My loyal readers in Indiana, I hope you are reporting your new hires. The labor law governing the issue in the state has been around for nearly 10 years, so hopefully you have the organization tools necessary to keep track of all of your new hires. The employee files. The new hire applications. The payroll deduction forms. I could go on.
The truth of the matter in Indiana is that employers of all stripes and sizes have to be able to report on all of their new hires. This includes employees from employers who fit the broad definition of a company who pays someone to provide them a service or job description, as well as labor organizations that do business in the state.
And by employee, we mean all new employees who either live in or work in the state of Indiana who is expected to soon begin working for you and whom you plan on paying for these services. And even if that employee comes into your office for one day and quits after a couple hours, or you are forced to fire them after that first debacle of a day, you still have to report them as a new hire.

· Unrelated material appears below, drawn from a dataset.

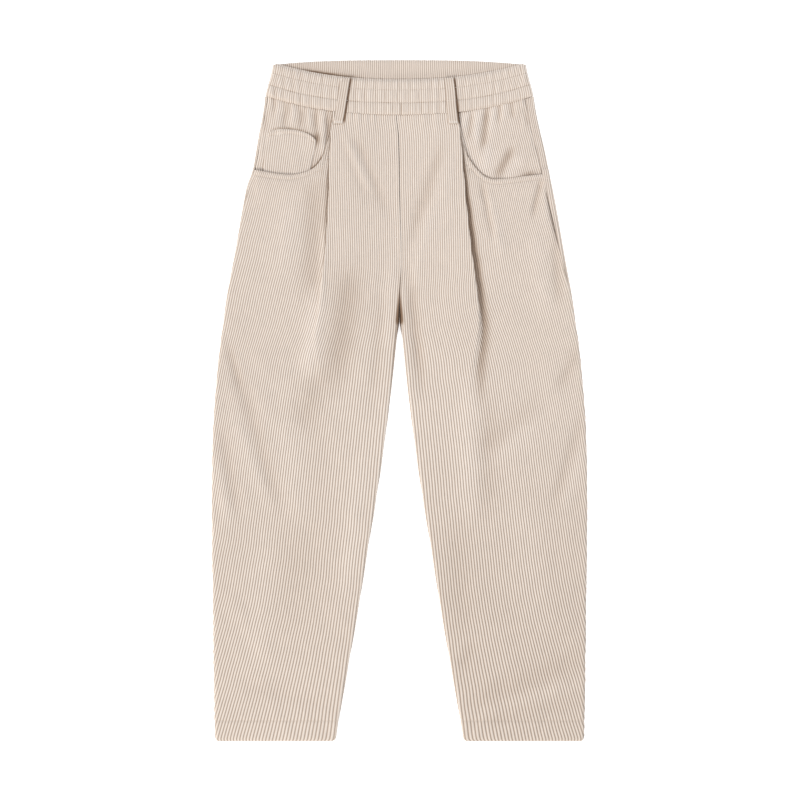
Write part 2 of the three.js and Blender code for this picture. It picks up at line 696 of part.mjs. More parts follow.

This whole reporting procedure in Indiana, according to the labor law, also includes so-called re-hires, or any employee who once was employed by you and then returns to work for you after having been laid off, fired, or retired, or after they took a leave of absence or quit. So-called re-called employees fit into this category as well. These are employees who stopped working for a time but were still on your payroll during this break. These folks usually are like teachers, substitute teachers, workers who operate on a seasonal basis, factory workers who go on break during slow periods, etc.